Stated task ::
Set down exactly the lines of the listing below, please, beginning with the first and ending with the line that holds "are in millimetres.".

Data lines ::
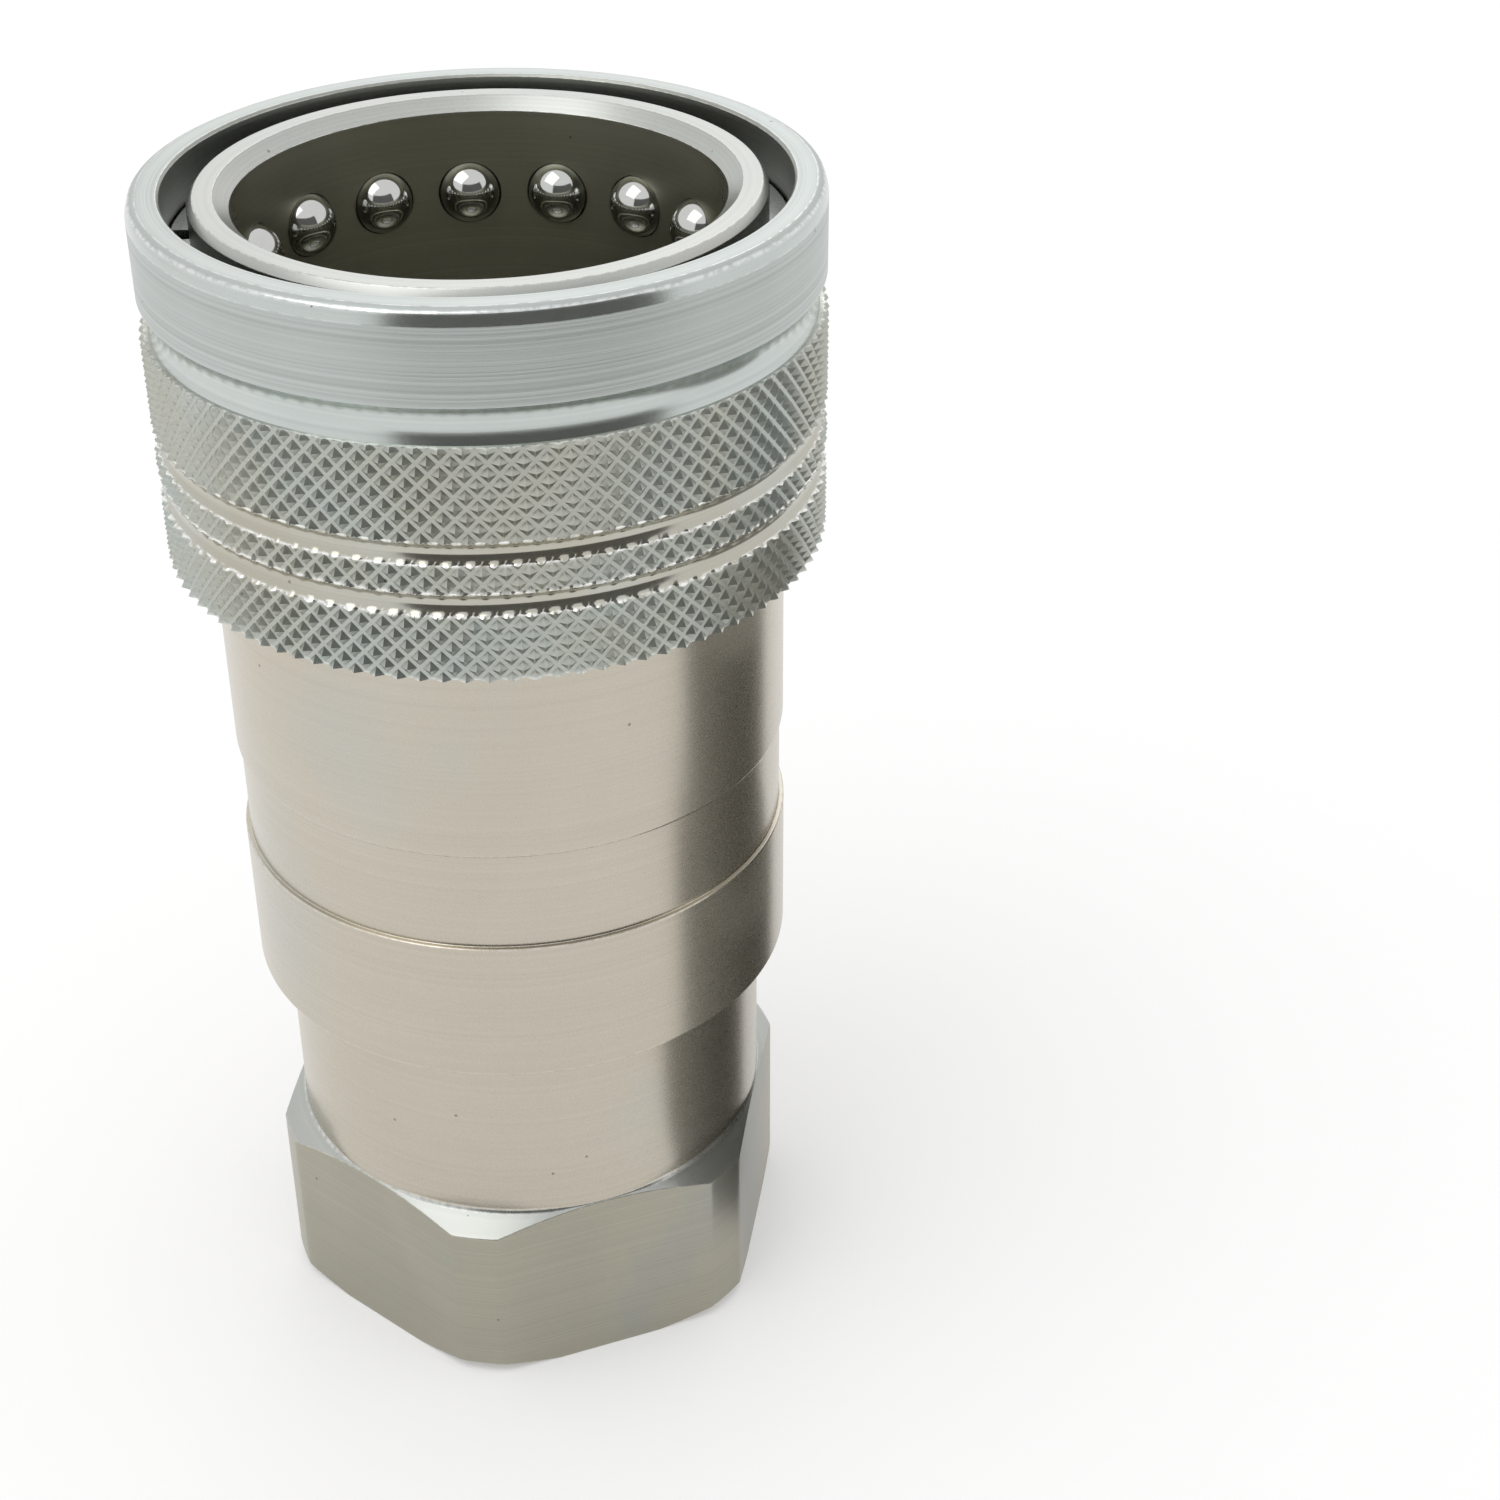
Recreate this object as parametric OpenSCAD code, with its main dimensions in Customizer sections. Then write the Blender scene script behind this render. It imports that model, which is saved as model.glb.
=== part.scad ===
// Socket half of a ball-lock quick coupling, with a poppet valve and a pipe-thread port.
// The axis is Z, the port face is z = 0 and the mouth is at the top. Sizes are in millimetres.

/* [Hexagon and port] */
// Width across the flats of the spanner hexagon
hex_af = 41; // [40.6:0.1:41.6]
// Height of the hexagon
hex_h = 16.8; // [15.5:0.1:18]
// Radius that the hexagon's corners are turned down to
hex_corner_r = 22.6; // [22.2:0.1:23]
// Angle of the turned chamfers on the hexagon's corners
hex_chamfer = 30; // [25:1:35]
// Height of the chamfer on the corners at the port face
foot_chamfer_h = 0.9; // [0.5:0.1:1.2]
// Wall radius of the threaded port, at the root of a G 1 thread
port_r = 16.65; // [16.5:0.05:16.8]
// Depth of the threaded wall
port_h = 20; // [19:0.5:22]
// Radius of the flow passage behind the thread
passage_r = 12.7; // [12:0.1:13.2]

/* [Adapter] */
// Radius of the neck above the hexagon
neck_r = 20.4; // [20:0.1:20.5]
// Radius of the collar above the neck
collar_r = 22.7; // [22.5:0.1:23]
// Height of the collar's lower edge
collar_z = 33.4; // [32:0.1:34.5]
// Radius of the flat band above the collar
band_r = 22.3; // [22.1:0.1:22.4]
// Height of the flat band's lower edge
band_z = 46; // [45:0.1:47]
// Height of the joint between the adapter and the front body
joint_z = 54.5; // [53.5:0.1:55.5]
// Length of the adapter's screwed spigot inside the front body
spigot_h = 7.9; // [7:0.1:8]
// Radius of the screwed spigot
spigot_r = 18.85; // [18.7:0.05:18.9]
// Radius of the valve chamber
chamber_r = 15; // [14.5:0.1:15.3]
// Height of the shoulder that the valve guide sits on
guide_z = 36; // [35:0.1:37]

/* [Front body] */
// Radius of the front body below the sleeve
body_r = 22.6; // [22.5:0.05:22.65]
// Height of the shoulder that the sleeve's spring stands on
shoulder_z = 74; // [73.8:0.1:74.5]
// Radius of the body inside the sleeve's spring
waist_r = 20.5; // [20.4:0.05:20.55]
// Radius of the part that guides the sleeve and holds the balls
cage_r = 21.8; // [21.7:0.02:21.84]
// Height of the cage's lower edge
cage_z = 88.6; // [88.4:0.1:89]
// Radius of the nose above the retaining ring
nose_r = 21.4; // [21.2:0.05:21.5]
// Height of the nose's face
nose_z = 99.9; // [99.5:0.1:100.2]
// Radius of the mouth's bore, round the balls
mouth_r = 18.34; // [18.3:0.02:18.4]
// Radius of the bore that takes the plug's tip
tip_r = 17.25; // [17.2:0.01:17.3]
// Height of the tip bore's upper end
tip_top_z = 80.2; // [79.5:0.1:80.6]
// Height of the face that stops the plug
stop_z = 66.9; // [66.5:0.1:67.2]
// Radius of the opening that the valve closes
seat_r = 9.75; // [9.5:0.05:10]

/* [Ball lock] */
// Number of lock balls
ball_n = 16; // [16:1:16]
// Radius of a lock ball
ball_r = 2.55; // [2.5:0.01:2.56]
// Height of the balls
ball_z = 92.2; // [92:0.05:92.3]
// Distance of a ball's centre from the axis when locked
ball_rest_r = 18.95; // [18.94:0.005:18.97]
// Direction of the first ball round the axis
ball_phase = 10; // [0:0.5:22]
// Clearance of a ball in its hole
ball_clear = 0.05; // [0.03:0.01:0.07]
// How far the sleeve is pulled back to release the plug
sleeve_travel = 5; // [4.9:0.05:5.1]
// How far each ball moves outwards meanwhile
ball_travel = 1.72; // [1.7:0.01:1.74]
// Play of a locked ball under the sleeve's land
lock_play = 0.4; // [0.38:0.01:0.42]

/* [Sleeve] */
// Height of the sleeve's rim, which is the top of the coupling
rim_z = 100.3; // [100:0.1:100.6]
// Height of the sleeve's lower edge
sleeve_z = 72.1; // [71.5:0.1:72.5]
// Radius of the sleeve over its knurl
knurl_r = 26; // [25.9:0.05:26.2]
// Radius of the plain band below the rim
rim_r = 25.8; // [25.6:0.05:25.9]
// Radius of the round-over on the rim
rim_round = 0.8; // [0.5:0.1:1]
// Height of the plain band's sharp lower edge
rim_band_z = 93.3; // [93:0.1:93.6]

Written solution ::
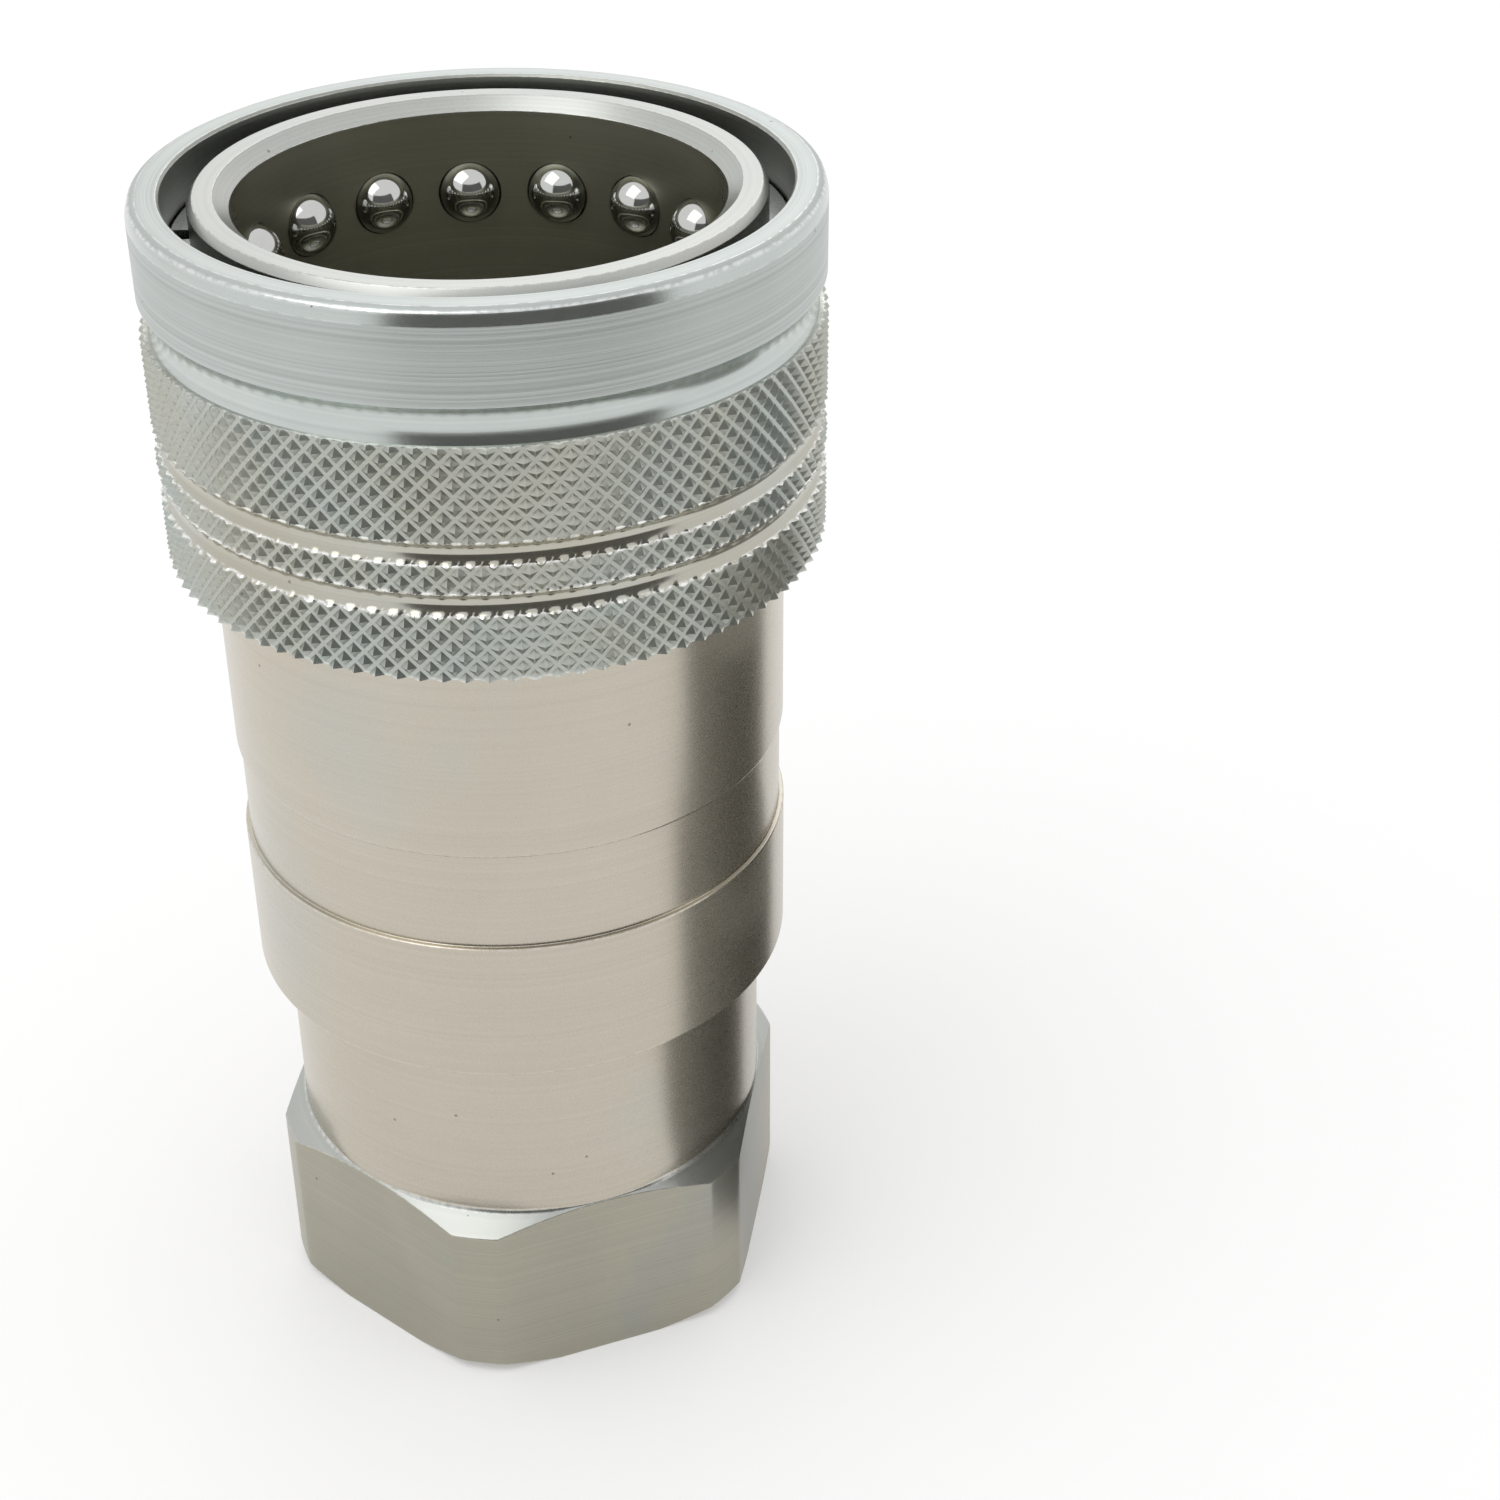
Recreate this object as parametric OpenSCAD code, with its main dimensions in Customizer sections. Then write the Blender scene script behind this render. It imports that model, which is saved as model.glb.
=== part.scad ===
// Socket half of a ball-lock quick coupling, with a poppet valve and a pipe-thread port.
// The axis is Z, the port face is z = 0 and the mouth is at the top. Sizes are in millimetres.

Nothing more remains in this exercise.